Who had Chris Boucher down for possible saviour of the Raptors' season before the first game tipped off?

You’d have to imagine not many. Boucher had some great moments a year ago, but the reality is he was playing behind Marc Gasol and Serge Ibaka. His two-year, $13.5 million contract (the second year is non-guaranteed) seemed a nice reward for stepping in admirably when either of those aforementioned names missed time, but his ceiling appeared limited due to his strength relative to his position as well as his positional awareness on defence.

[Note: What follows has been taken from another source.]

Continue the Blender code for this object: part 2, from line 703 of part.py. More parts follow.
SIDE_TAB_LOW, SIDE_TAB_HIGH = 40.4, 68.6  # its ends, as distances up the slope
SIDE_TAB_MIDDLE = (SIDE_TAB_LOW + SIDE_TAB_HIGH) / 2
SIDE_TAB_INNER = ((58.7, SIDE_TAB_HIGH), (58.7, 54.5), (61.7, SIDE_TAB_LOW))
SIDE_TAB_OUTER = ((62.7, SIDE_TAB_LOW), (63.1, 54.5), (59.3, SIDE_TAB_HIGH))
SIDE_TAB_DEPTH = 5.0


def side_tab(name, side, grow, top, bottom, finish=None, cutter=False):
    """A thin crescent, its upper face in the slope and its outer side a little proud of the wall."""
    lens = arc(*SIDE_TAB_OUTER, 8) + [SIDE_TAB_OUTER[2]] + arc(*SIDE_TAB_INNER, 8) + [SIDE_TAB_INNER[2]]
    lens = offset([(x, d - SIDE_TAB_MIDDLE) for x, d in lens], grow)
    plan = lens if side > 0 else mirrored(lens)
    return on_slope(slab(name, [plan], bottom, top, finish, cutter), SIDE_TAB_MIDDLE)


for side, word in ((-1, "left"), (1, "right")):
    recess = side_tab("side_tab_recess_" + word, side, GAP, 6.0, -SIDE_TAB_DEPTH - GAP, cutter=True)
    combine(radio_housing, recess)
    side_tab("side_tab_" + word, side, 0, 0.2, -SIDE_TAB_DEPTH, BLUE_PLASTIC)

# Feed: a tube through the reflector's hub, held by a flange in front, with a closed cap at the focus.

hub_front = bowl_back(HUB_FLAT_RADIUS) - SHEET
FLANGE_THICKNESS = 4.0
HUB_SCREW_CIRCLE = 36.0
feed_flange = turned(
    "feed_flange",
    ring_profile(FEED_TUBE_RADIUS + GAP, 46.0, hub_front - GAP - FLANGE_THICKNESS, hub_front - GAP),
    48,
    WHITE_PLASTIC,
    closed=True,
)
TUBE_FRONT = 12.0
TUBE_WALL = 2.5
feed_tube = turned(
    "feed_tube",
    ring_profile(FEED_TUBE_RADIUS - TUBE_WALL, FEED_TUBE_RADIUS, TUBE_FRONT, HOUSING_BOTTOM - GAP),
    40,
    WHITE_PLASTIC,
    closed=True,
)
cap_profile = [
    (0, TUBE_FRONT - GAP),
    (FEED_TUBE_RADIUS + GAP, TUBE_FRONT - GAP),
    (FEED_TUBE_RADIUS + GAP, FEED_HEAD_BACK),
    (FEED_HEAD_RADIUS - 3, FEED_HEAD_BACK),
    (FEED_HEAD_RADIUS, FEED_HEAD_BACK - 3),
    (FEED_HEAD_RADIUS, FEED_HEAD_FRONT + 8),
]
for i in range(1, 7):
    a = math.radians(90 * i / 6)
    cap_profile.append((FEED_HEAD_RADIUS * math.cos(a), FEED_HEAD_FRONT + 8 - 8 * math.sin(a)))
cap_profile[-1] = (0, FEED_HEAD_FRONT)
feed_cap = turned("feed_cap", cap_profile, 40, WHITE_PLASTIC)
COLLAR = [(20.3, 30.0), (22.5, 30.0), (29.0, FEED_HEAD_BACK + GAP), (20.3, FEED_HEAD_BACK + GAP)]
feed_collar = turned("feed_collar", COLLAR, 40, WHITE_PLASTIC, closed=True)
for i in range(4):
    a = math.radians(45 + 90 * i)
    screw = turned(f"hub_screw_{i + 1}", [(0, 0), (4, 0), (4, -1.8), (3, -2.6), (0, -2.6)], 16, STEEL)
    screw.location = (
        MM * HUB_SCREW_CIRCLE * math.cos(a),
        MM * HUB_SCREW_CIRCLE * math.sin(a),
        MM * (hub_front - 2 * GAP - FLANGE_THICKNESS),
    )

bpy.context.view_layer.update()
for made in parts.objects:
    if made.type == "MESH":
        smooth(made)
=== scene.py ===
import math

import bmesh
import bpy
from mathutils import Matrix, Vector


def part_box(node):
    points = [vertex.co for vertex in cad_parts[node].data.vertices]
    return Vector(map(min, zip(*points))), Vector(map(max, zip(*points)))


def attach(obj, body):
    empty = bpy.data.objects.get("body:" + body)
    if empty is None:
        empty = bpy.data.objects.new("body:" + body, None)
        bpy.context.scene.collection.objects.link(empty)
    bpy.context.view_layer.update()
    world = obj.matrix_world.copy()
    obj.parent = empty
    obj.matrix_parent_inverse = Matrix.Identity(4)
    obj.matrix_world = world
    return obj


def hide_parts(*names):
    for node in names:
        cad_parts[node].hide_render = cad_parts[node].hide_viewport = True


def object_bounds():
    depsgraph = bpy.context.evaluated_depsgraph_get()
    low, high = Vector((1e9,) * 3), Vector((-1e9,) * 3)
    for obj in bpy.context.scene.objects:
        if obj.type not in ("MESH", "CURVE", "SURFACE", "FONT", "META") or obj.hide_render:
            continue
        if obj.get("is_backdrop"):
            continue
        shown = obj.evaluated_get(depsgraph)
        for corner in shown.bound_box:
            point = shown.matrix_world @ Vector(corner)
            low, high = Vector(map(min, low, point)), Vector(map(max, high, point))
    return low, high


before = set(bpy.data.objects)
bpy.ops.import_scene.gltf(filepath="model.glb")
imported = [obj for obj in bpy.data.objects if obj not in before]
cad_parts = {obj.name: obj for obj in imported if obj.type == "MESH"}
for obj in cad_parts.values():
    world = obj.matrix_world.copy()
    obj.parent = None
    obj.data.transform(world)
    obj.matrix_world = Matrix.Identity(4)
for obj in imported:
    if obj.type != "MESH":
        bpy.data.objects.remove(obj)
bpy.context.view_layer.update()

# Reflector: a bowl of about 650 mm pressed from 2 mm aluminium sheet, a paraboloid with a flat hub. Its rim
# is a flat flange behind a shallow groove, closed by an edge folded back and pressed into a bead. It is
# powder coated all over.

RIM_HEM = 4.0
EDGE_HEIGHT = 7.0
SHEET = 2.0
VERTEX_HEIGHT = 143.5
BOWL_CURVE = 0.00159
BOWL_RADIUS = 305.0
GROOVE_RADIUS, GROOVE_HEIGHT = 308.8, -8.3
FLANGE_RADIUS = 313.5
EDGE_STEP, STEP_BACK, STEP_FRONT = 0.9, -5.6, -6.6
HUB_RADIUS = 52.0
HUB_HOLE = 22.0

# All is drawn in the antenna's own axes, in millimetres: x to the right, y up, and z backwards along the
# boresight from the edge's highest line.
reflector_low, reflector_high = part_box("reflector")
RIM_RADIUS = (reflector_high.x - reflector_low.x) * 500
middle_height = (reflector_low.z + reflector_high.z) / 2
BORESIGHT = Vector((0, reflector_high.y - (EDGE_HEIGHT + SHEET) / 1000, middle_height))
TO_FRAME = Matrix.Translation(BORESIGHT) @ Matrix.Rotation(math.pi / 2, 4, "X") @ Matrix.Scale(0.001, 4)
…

Through the first 14 games of the 2020-21 season, though, Boucher has shown the first criticism isn’t as big an obstacle as many feared, and the second has been addressed in a major way. Averaging 15.5 points, 6.6 rebounds, 2.4 blocks and shooting an obscene 48.1 per cent from three-point range in about 24 minutes a game, the Raptors have needed him far more than they might’ve anticipated.

Aron Baynes is still working his way towards being serviceable and Alex Len has been cut. Antonio Davis, Jonas Valanciunas, or Marcus Camby aren’t walking through that door. Toronto has been desperate for some production at the centre position and Boucher has provided that in spades. He tied a franchise record with six consecutive games with 15 points or more off the bench (an honour he now shares with Norman Powell) which helped the Raptors to three straight wins. Even his dud against the Miami Heat, where he finished with eight points, one rebound, and zero blocks, illustrated his novel importance to the team as the Raptors fell by nine.

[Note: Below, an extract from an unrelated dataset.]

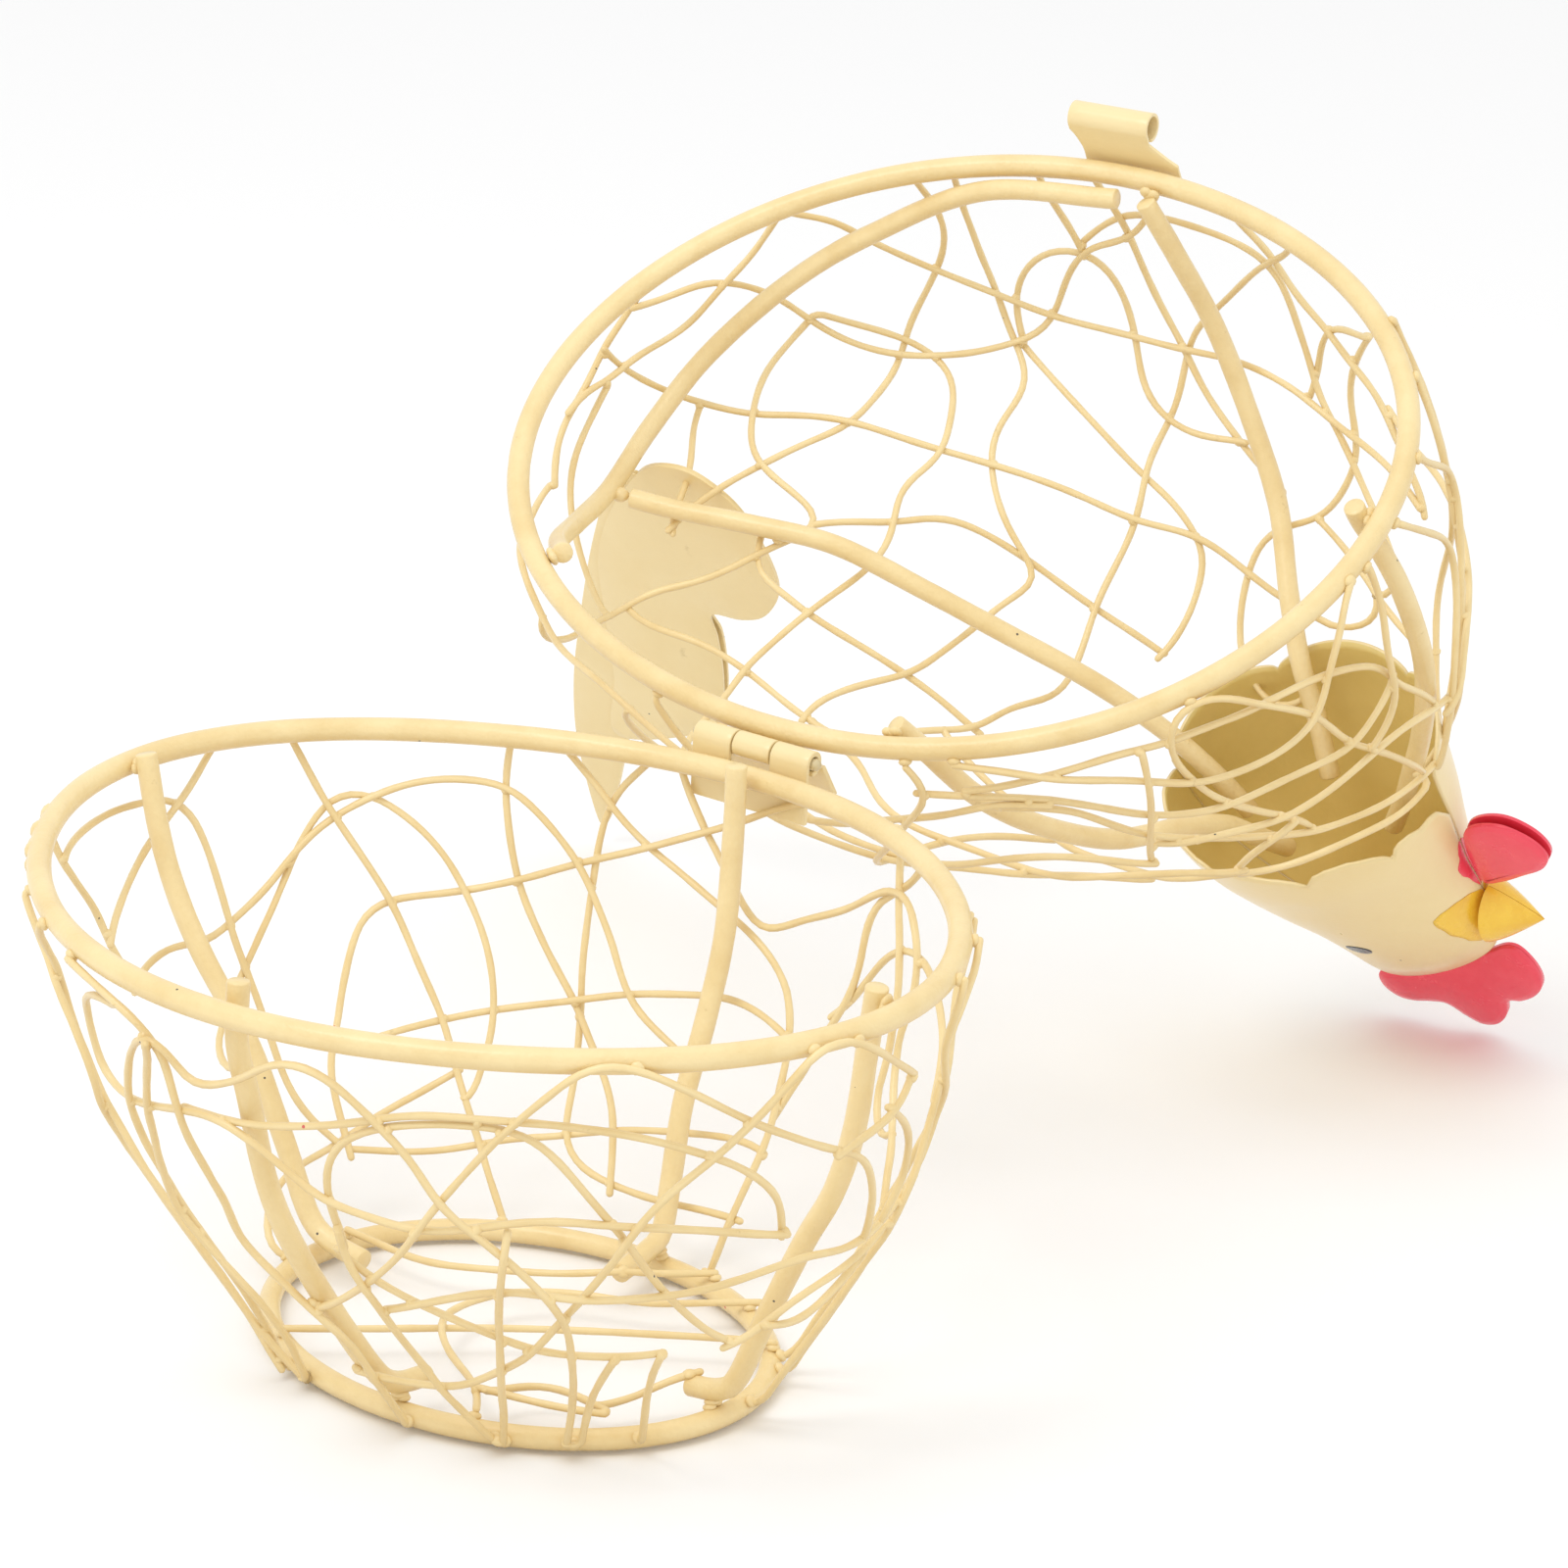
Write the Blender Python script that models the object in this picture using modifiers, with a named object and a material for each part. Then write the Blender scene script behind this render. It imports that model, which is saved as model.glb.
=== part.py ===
"""Hen-shaped wire egg basket: bowl, hinged lid with sheet-metal head and tail.

Frame: +X towards the head, +Y towards the hinge, -Y towards the latch, +Z up.
The origin is on the floor under the middle of the open basket's footprint.
The lid is described closed, and stands open by being turned back about the
hinge pin.  Tables are in millimetres, round the middle of the bowl and up from
the base ring's centre; place() turns them into metres in the part's frame.
"""
import math

import bmesh
import bpy
import numpy as np
from mathutils import Matrix, Quaternion, Vector

# ----------------------------------------------------------------- dimensions
MM = 0.001
RIM_A = 100.0           # half length of the rims, to the rod's centre
RIM_B = 81.4            # half width of the rims
BOWL_RIM_Z = 99.1
LID_RIM_Z = 105.0
LID_RIM_X = 1.0         # lid rim's middle
RIM_SADDLE = 0.8        # rise of the rims' ends, and drop of their sides
LID_RIM_TWIST = 0.5
BASE_A, BASE_B = 56.2, 43.5     # base ring's half length and half width
BASE_X, BASE_Y = 1.9, 5.4       # base ring's middle
RIM_R = 2.5             # rim and base ring rods
RIB_R = 2.3             # rib rods
WIRE_R = 0.8            # mesh wires
FLOOR_DROP = 2.31       # base ring's centre above the floor
FLOOR_MESH_Z = 3.75     # bottom mesh, just over the base ring
SHEET = 0.8             # sheet metal thickness
SHIFT_X, SHIFT_Y = 31.1, -95.14     # from the bowl's middle to the part's origin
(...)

"It’s gonna get better. We’ve got a long way to go."

“I think it’s getting there, just figuring out the shots I can take,” Boucher said on his growing comfort with playing at the highest level. “When to roll, when to pop, the defensive schemes, being able to switch sometimes. It’s all about reps. The more reps I get, the better it gets. I’ve still got a long way to go, but it’s getting better every game. I’m definitely happy with the process. It’s been a long one. It’s my third year now, so it’s been a long time learning the schemes and figuring out ways to help the team. It’s gonna get better. We’ve got a long way to go.”

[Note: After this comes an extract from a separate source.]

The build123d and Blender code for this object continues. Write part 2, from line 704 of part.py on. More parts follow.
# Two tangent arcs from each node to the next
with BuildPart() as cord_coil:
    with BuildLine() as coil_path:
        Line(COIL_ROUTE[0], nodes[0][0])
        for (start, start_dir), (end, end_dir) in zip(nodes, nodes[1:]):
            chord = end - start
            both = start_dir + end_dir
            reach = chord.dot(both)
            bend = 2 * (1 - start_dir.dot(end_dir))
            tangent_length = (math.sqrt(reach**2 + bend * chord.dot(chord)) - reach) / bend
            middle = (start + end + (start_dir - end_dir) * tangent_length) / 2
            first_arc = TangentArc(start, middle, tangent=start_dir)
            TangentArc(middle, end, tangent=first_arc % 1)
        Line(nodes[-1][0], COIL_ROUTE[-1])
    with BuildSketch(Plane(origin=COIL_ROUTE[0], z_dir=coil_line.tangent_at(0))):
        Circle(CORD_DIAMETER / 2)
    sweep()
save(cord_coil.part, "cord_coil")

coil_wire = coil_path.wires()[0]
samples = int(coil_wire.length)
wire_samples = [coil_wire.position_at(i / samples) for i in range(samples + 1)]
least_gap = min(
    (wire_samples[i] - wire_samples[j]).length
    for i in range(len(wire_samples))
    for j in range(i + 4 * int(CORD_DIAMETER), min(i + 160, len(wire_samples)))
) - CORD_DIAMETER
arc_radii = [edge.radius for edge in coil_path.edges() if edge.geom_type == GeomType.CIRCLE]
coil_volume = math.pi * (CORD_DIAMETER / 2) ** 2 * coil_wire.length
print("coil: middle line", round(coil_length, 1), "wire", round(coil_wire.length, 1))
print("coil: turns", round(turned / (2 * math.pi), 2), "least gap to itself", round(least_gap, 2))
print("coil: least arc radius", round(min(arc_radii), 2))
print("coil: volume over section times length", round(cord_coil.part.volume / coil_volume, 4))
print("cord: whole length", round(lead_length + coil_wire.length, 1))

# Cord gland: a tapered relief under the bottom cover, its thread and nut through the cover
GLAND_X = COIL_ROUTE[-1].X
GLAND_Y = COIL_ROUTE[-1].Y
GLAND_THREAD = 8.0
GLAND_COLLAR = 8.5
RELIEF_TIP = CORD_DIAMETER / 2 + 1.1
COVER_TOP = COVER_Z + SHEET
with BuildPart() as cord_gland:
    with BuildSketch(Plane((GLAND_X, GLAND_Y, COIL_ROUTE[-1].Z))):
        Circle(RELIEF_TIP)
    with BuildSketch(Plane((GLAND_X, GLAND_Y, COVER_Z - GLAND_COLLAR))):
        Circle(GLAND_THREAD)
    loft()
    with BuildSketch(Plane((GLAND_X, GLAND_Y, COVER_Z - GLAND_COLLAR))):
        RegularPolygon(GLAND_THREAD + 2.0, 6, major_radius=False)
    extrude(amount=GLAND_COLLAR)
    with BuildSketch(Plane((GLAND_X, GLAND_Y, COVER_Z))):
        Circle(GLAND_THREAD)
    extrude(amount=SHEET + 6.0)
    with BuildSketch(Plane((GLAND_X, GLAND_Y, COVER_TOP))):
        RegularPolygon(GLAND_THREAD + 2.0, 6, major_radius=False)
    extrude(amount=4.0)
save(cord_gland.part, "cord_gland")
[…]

While Boucher sees it as a long time, it is remarkable how far he’s come in this time. From working as a part-time cook and dishwasher at a St-Hubert restaurant in Montreal at the age of 16 to winning 2018-19 G League MVP and Defensive Player of the Year averaging 27.2 points, 11.4 rebounds, and 4.1 blocks and now being in the early conversation to win the NBA’s Sixth Man of the Year award, you can’t help but sit back and admire the steady rise through the dedication to his craft.

His head coach Nick Nurse recognizes the strides Boucher has made to become a better team defender and is encouraged that there still seems to be plenty of room to grow.

“He’s really close in making a lot of the right plays at the defensive end that he’s not quite getting to,” Nurse said. “He does make a lot, a blocked shot here and a big rebound there and those kinds of things but he’s really close to being a really solid defensive player.”

One way Nurse has looked to improve Boucher’s utility to the team and avoid a potential strength disadvantage against bigger centres is by having him switch out to the perimeter and using the strength of OG Anunoby or Stanley Johnson on opposing centres. It has allowed the 28-year-old to use his length to his advantage and his mobility allows him to still recover to make those highlight blocks we see.

“Got to get him used to all this switching because he’s going to be out there guarding primary ball-handlers a lot because they’re going to go set with their five-man a lot and if we’re switching it, he’ll end up guarding those guys. And I think he’s got the speed and quickness and length to do it. Just gotta get some more reps at it.”

One thing Boucher has certainly proven over the course of his basketball journey is that he makes the most of his reps. While some may have been deterred by his age and ACL injury in his final year of college ball as far as his developmental curve was concerned—he went undrafted and was later cut by the Warriors after he initially signed a two-way contract—the Raptors haven’t been ones to shy away from something like that. They have a history of drafting players after a full four years of college—and selected OG Anunoby despite concerns about his right knee injury that required surgery—and have consistently worked to develop players on their roster, no matter the age.

Serge Ibaka is a great example of a player who blossomed both on and off the court after getting traded to the Raptors. Leadership and passing were considered weaknesses of his game, but as time wore on in Toronto, he became much more vocal, set the right example consistently, and improved his passing and three-point shooting significantly.

With several key departures from their team, the Raptors have focused on bigger roles for their future core in Pascal Siakam, Fred VanVleet, and OG Anunoby. With each passing game, though, Boucher is staking his claim to be just as vital to Toronto’s future as he is to their present.